– Тогда носорог?

– Нет, их там тоже нету.

– Пап, а кто тогда там водится?

– Ну, скажем, ягуары. Они, по-моему, там самые большие.

– Значит, они десять метров в длину.

– О нет, мой мальчик! Ягуар чуть больше двух метров вместе с хвостом.

– А вот в Южной Америке есть питоны десять метров длиной.

– Это не то, это змеи.

– Пап, а как ты думаешь, – спросил Толстик, очень серьезно глядя на отца большими серыми глазами, – есть питоны в пятнадцать метров длиной?

– Нет, мой мальчик, я о таких не слышал.

– Может, и есть, только ты не слышал.
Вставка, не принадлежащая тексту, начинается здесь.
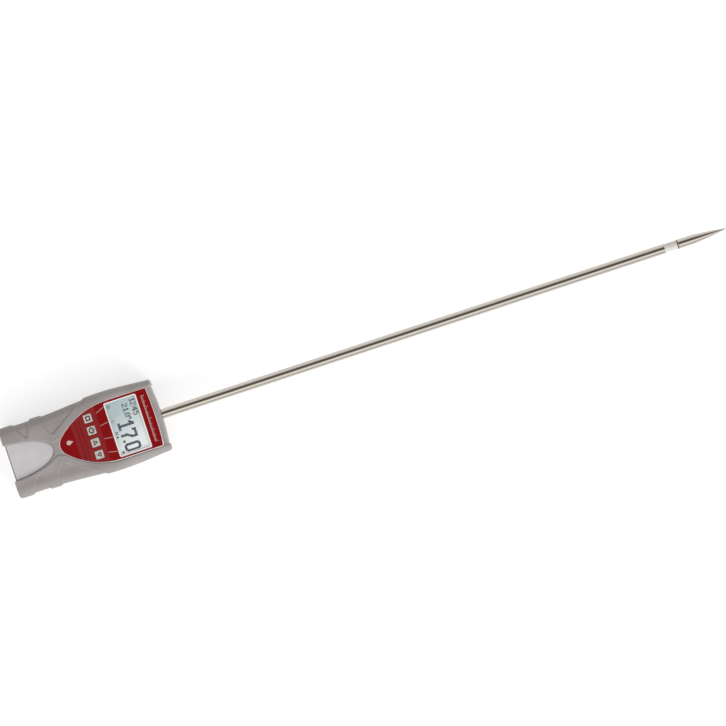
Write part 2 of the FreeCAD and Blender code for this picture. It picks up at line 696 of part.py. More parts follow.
def core_sleeve():
    return ring_y(TUBE_BORE - 0.1, CORE_RADIUS + CORE_CLEARANCE, TUBE_Y0 + 0.2, SPIGOT_Y0 - 0.2)


def tip_insulator():
    """A plastic ring between tube and tip, with a spigot that centres it in the tube."""
    spigot = along_y(TUBE_BORE - 0.1, SPIGOT_Y0, TUBE_Y1)
    collar = along_y(INSULATOR_RADIUS, TUBE_Y1, INSULATOR_Y1)
    return spigot.fuse(collar).cut(along_y(CORE_RADIUS + CORE_CLEARANCE, SPIGOT_Y0 - 1, INSULATOR_Y1 + 1))


def tip_seal():
    return ring_y(SEAL_RADIUS, CORE_RADIUS + CORE_CLEARANCE, INSULATOR_Y1, SEAL_Y1)


def probe_tip():
    """A cylinder that tapers in a slightly rounded cone to a blunted point, bored for the core."""
    blunt = 0.35
    bulge = V(TIP_RADIUS * 0.62, (TIP_TAPER_Y + TIP_Y1) / 2 + 1.0, 0)
    axis_start, axis_end = V(0, SEAL_Y1, 0), V(0, TIP_Y1, 0)
    base, shoulder = V(TIP_RADIUS, SEAL_Y1, 0), V(TIP_RADIUS, TIP_TAPER_Y, 0)
    point = V(blunt, TIP_Y1 - blunt, 0)
    edges = [
        Part.LineSegment(axis_start, base).toShape(),
        Part.LineSegment(base, shoulder).toShape(),
        Part.Arc(shoulder, bulge, point).toShape(),
        Part.LineSegment(point, axis_end).toShape(),
        Part.LineSegment(axis_end, axis_start).toShape(),
    ]
    solid = Part.Face(Part.Wire(edges)).revolve(V(0, 0, 0), Y_AXIS, 360)
    solid.translate(V(0, 0, PROBE_Z))
    return solid.cut(along_y(CORE_RADIUS + CORE_CLEARANCE, SEAL_Y1 - 1, CORE_Y1 + 10))


def temperature_sensor():
    return along_y(0.9, CORE_Y1 + 0.6, CORE_Y1 + 8)


def sensor_cable():
    route = [(0, CORE_Y1 + 0.5, PROBE_Z), (0, 25, PROBE_Z), (0, 20.5, 23.4), (0, 16, 23.4)]
    return wire_run(route, 0.5, 3.0)


def tube_collar():
    """Carries the push and pull on the probe, between the saddle and the boss."""
    return ring_y(6.1, SHANK_RADIUS + 0.05, 61.2, 65.2)


def tube_seal():
    ring = Part.makeTorus(6.2, 1.14)
    ring.rotate(V(0, 0, 0), X_AXIS, 90)
    ring.translate(V(0, 71, PROBE_Z))
    return ring


def probe_clamp():
    """A strap over the shank, screwed to the rear shell's saddle."""
    ears = slab(14, 50, 60, SPLIT_Z + 0.2, SPLIT_Z + 3.2)
    crown = along_y(6.1, 50, 60).common(above_split()).cut(slab(14, 49, 61, SPLIT_Z, SPLIT_Z + 0.2))
    holes = [pillar(1.6, x, 55, SPLIT_Z, SPLIT_Z + 6) for x in (-10.5, 10.5)]
    return cut_all(fuse_all([ears, crown]), holes + [along_y(SHANK_RADIUS + 0.05, 49, 61)])


def clamp_screws():
    ear_top = SPLIT_Z + 3.2
    screws = []
    for x in (-10.5, 10.5):
        head = pillar(2.7, x, 55, ear_top, ear_top + 2.2).cut(pillar(1.2, x, 55, ear_top + 1, ear_top + 3))
        screws.append(head.fuse(pillar(1.45, x, 55, 9, ear_top)))
    return Part.makeCompound(screws)


def core_washer():
    return ring_y(4.8, CORE_RADIUS + CORE_CLEARANCE, TUBE_Y0 - 1, TUBE_Y0)


def core_nut():
    flats, y0 = 7.0, 37.2
    corner = flats / 2 / math.cos(math.pi / 6)
    points = []
    for i in range(6):
        angle = i * math.pi / 3
        points.append(V(corner * math.cos(angle), y0, PROBE_Z + corner * math.sin(angle)))
    face = Part.Face(Part.makePolygon(points + points[:1]))
    return face.extrude(V(0, 3, 0)).cut(along_y(CORE_RADIUS + CORE_CLEARANCE, 30, 45))


def signal_lug():
    """A ring terminal under the core nut, its barrel beside the nut."""
    ring = along_y(3.9, 40.2, 41)
    bridge = box(2, 5.5, 40.2, 41, PROBE_Z - 1, PROBE_Z + 1)
    barrel = along_y(1.1, 34, 41, 5.5)
    return fuse_all([ring, bridge, barrel]).cut(along_y(CORE_RADIUS + CORE_CLEARANCE, 30, 45))


def ground_clip():
    """A sprung ring round the tube's inner end, its barrel beside it."""
    ring = along_y(5.9, 44, 46)
    barrel = along_y(1.1, 37, 46, -6.8)
    return ring.fuse(barrel).removeSplitter().cut(along_y(SHANK_RADIUS + 0.05, 30, 50))


def signal_wire():
    route = [(5.5, 34, PROBE_Z), (5.5, 26, PROBE_Z), (5, 20.5, 23.4), (5, 16, 23.4)]
    return wire_run(route, 0.6, 3.0)


def ground_wire():
    route = [(-6.8, 37, PROBE_Z), (-6.8, 26, PROBE_Z), (-5, 20.5, 23.4), (-5, 16, 23.4)]
    return wire_run(route, 0.6, 3.0)


# ---- nodes --------------------------------------------------------------------------------------

NODES = {
    "rubber_boot": rubber_boot,
    "front_shell": front_shell,
    "rear_shell": rear_shell,
    "battery_door": battery_door,
    "shell_screws": shell_screws,
    "type_plate": type_plate,
    "keypad_overlay": keypad_overlay,
    "keypad_circuit": keypad_circuit,
    "keypad_tail": keypad_tail,
    "keypad_socket": keypad_socket,
    "display_lens": display_lens,
    "lcd_panel": lcd_panel,
    "lcd_backlight": lcd_backlight,
    "lcd_frame": lcd_frame,
    "lcd_pins": lcd_pins,
    "main_board": main_board,
    "board_screws": board_screws,
    "microcontroller": microcontroller,
    "board_components": board_components,
    "sounder": sounder,
    "probe_socket": lambda: socket_below(7, 10, 16),
    "battery_socket": lambda: socket_below(4, -8, -2),
    "battery_contacts": battery_contacts,
    "battery_springs": battery_springs,
    "battery_wires": battery_wires,
    "probe_tube": probe_tube,
    "core_rod": core_rod,
    "core_sleeve": core_sleeve,
    "tip_insulator": tip_insulator,
    "tip_seal": tip_seal,
    "probe_tip": probe_tip,
    "temperature_sensor": temperature_sensor,
    "sensor_cable": sensor_cable,
    "tube_collar": tube_collar,
    "tube_seal": tube_seal,
    "probe_clamp": probe_clamp,
    "clamp_screws": clamp_screws,
    "core_washer": core_washer,
    "core_nut": core_nut,
    "signal_lug": signal_lug,
    "ground_clip": ground_clip,
    "signal_wire": signal_wire,
    "ground_wire": ground_wire,
}
for name, x in zip(KEY_NAMES, KEY_XS):
    NODES["key_" + name] = lambda x=x: key_pad(x)
    NODES["snap_dome_" + name] = lambda x=x: snap_dome(x)
for i in range(4):
    NODES["cell_" + str(i + 1)] = lambda i=i: cell(i)


def main():
    os.makedirs("parts", exist_ok=True)
    for name, make in NODES.items():
        shape = make()
        solids = shape.Solids
        sound = shape.isValid() and all(s.Volume > 0 for s in solids)
        print(f"{name:20s} {len(solids):3d} solids {shape.Volume / 1000:9.3f} cm3 valid {sound}")
        shape.exportStep("parts/" + name + ".step")


main()
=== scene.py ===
"""Looks of a hand-held moisture meter with a long insertion probe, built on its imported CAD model.

Frame: X across the meter, +Y along the probe, +Z out of the display. Shapes are worked out in
millimetres and stored in metres.
"""

import json
import math

import bmesh
import bpy
import numpy as np
from mathutils import Matrix, Vector


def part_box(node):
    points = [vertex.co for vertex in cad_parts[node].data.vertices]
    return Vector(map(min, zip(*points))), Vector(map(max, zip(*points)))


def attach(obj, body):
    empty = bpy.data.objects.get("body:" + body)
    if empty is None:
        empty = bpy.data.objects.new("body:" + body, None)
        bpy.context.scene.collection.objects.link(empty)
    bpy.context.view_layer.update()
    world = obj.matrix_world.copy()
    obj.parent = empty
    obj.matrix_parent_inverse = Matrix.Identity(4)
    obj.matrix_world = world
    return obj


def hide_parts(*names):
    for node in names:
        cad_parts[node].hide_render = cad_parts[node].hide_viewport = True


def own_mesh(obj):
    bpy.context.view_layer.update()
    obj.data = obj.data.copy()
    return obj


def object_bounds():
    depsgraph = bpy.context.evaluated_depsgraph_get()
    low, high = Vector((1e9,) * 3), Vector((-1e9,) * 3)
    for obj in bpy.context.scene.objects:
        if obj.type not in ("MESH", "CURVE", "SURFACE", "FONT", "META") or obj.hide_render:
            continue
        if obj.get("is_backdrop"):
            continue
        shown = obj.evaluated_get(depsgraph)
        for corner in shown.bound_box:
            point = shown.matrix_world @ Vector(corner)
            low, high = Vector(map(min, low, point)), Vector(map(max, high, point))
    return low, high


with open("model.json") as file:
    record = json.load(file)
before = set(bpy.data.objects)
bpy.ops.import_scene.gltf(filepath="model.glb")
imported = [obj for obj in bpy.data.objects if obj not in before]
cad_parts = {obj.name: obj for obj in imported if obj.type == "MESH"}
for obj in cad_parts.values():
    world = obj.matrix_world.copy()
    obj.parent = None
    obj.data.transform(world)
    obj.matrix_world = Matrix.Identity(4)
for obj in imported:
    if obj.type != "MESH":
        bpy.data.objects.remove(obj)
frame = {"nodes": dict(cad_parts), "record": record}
cad_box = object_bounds()
NODES = frame["nodes"]
MM = 0.001
DOT = 0.42  # pitch of the display's dots
PROBE_Z = 19.0

# ---- colours ------------------------------------------------------------------------------------


def srgb(red, green, blue):
    """Linear colour from 0-255 display values."""
    values = []
    for value in (red, green, blue):
        share = value / 255
        values.append(share / 12.92 if share <= 0.04045 else ((share + 0.055) / 1.055) ** 2.4)
    return tuple(values)


# ---- materials ----------------------------------------------------------------------------------


class Paint:
    """A Principled material and short ways to add procedural detail, in object coordinates."""

    def __init__(self, name, **constants):
        self.material = bpy.data.materials.new(name)
        self.material.use_nodes = True
        self.tree = self.material.node_tree
        self.shader = self.tree.nodes["Principled BSDF"]
        self.coordinates = self.add("ShaderNodeTexCoord").outputs["Object"]
        for key, value in constants.items():
            socket = key.replace("_", " ").title().replace("Ior", "IOR")
            self.shader.inputs[socket].default_value = value

    def add(self, kind, **settings):
        node = self.tree.nodes.new(kind)
        for key, value in settings.items():
            setattr(node, key, value)
        return node

    def link(self, source, target):
        if hasattr(source, "is_output"):
            self.tree.links.new(source, target)
        elif isinstance(source, tuple):
            target.default_value = (*source, 1.0)
        else:
            target.default_value = source

    def scaled(self, scale):
        node = self.add("ShaderNodeMapping")
        self.tree.links.new(self.coordinates, node.inputs["Vector"])
        node.inputs["Scale"].default_value = scale
        return node.outputs["Vector"]

    def noise(self, scale, detail=3.0, roughness=0.55):
        """Noise with features of about 1/scale metres; scale may be different along each axis."""
        node = self.add("ShaderNodeTexNoise")
        scale = scale if isinstance(scale, tuple) else (scale,) * 3
        self.tree.links.new(self.scaled(scale), node.inputs["Vector"])
        node.inputs["Scale"].default_value = 1.0
        node.inputs["Detail"].default_value = detail
        node.inputs["Roughness"].default_value = roughness
        return node.outputs["Fac"]

    def cells(self, scale):
        node = self.add("ShaderNodeTexVoronoi")
        self.tree.links.new(self.scaled((scale,) * 3), node.inputs["Vector"])
        node.inputs["Scale"].default_value = 1.0
        return node.outputs["Distance"]

    def axis(self, which):
        node = self.add("ShaderNodeSeparateXYZ")
        self.tree.links.new(self.coordinates, node.inputs["Vector"])
        return node.outputs[which]

    def math(self, operation, *values):
        node = self.add("ShaderNodeMath", operation=operation)
        for value, socket in zip(values, node.inputs):
            self.link(value, socket)
        return node.outputs["Value"]

    def spread(self, value, low, high, to_low=0.0, to_high=1.0):
        """Maps low..high smoothly onto to_low..to_high."""
        node = self.add("ShaderNodeMapRange", interpolation_type="SMOOTHSTEP")
        names = ("Value", "From Min", "From Max", "To Min", "To Max")
        for source, name in zip((value, low, high, to_low, to_high), names):
            self.link(source, node.inputs[name])
        return node.outputs["Result"]

    def mix(self, share, first, second):
        node = self.add("ShaderNodeMix", data_type="RGBA")
        for source, socket in ((share, 0), (first, 6), (second, 7)):
            self.link(source, node.inputs[socket])
        return node.outputs[2]

    def bump(self, height, depth_mm, strength=1.0):
        node = self.add("ShaderNodeBump")
        node.inputs["Strength"].default_value = strength
        node.inputs["Distance"].default_value = depth_mm * MM
        self.link(height, node.inputs["Height"])
        self.tree.links.new(node.outputs["Normal"], self.shader.inputs["Normal"])

    def set(self, socket, source):
        self.link(source, self.shader.inputs[socket])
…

А вот если бы такой был в Южной Америке, мы бы узнали?

– Если бы был, то, наверное, узнали.

– Папа, – начал Парнишка, с увлечением включаясь в перекрестный допрос, – а может удав проглотить мелкое животное?

– Ну конечно, может.

– А ягуара может?

– Вот тут не знаю. Ягуар очень большой.

– Ну, а ягуар может проглотить удава? – поинтересовался Толстик.

– Дурачина ты, – ответил Парнишка. – Если ягуар в длину два метра, а удав десять, то удав в него не поместится. Как же он его проглотит?

– Он его обкусит, – возразил Толстик. – Оставит кусочек себе на ужин и еще один на завтрак. Слушай, пап, удав ведь не сможет проглотить дикобраза, а? У него же тогда горло разболится.

Заливистый хохот и долгожданная передышка для Папы, углубившегося в газету.

– Пап!

Полностью покорившись судьбе, он опускает газету и разжигает потухшую трубку.

– Что, мой мальчик?

– А какую ты видел самую большую змею?

– Ну вот, опять змеи! Я устал от них.

Но дети от них никогда не устают. Снова отголоски прошлого, поскольку змеи были злейшими врагами первобытных людей.

– Папа из змеи суп варил, – объявляет Толстик. – Расскажи нам про змею, а?

Детям больше всего нравится, когда исто-рию им рассказывают по четвертому или пятому разу, ведь тогда они могут поправлять рассказчика и уточнять подробности.

– Ну, значит, поймали мы гадюку и убили ее. Нам нужен был скелет, и мы не знали, как отделить мясо от костей. Сперва мы хотели зарыть ее в землю, но это было бы слишком долго. Потом мне пришла мысль выварить змею. Я раздобыл большую старую банку из-под тушенки, мы положили туда гадюку, залили водой и поставили на огонь.

– И повесили на крюк, да?

– Верно, на крюк, как в Шотландии вешают котелок с кашей. Только-только змея потемнела и сделалась бурой, как тут вошла жена фермера и кинулась глянуть, что мы там варили. Увидев гадюку, она решила, что мы собираемся ее съесть. «Ах вы, черти полосатые!» – закричала она, подхватила жестянку подолом фартука и выбросила в окно.

Новые взрывы заливистого хохота. Толстик без конца повторял «черти полосатые, черти полосатые», так что Папе пришлось угомонить его, легонько стукнув газетой по затылку.

– Пап, расскажи еще про змей, – попросил Парнишка. – Ты когда-нибудь видел страшную ядовитую змею?

– Которая укусит, и через пять минут ты почернеешь и умрешь, – добавил Толстик. Это было самое ужасное, что он мог себе вообразить.



– Да, видел я разных тварей. Однажды в Судане я задремал, лежа на песке, и когда открыл глаза, увидел что-то ползучее, похожее на огромного слизняка с короткимитолстыми рожками, сантиметров тридцать длиной. И это что-то уползало от меня.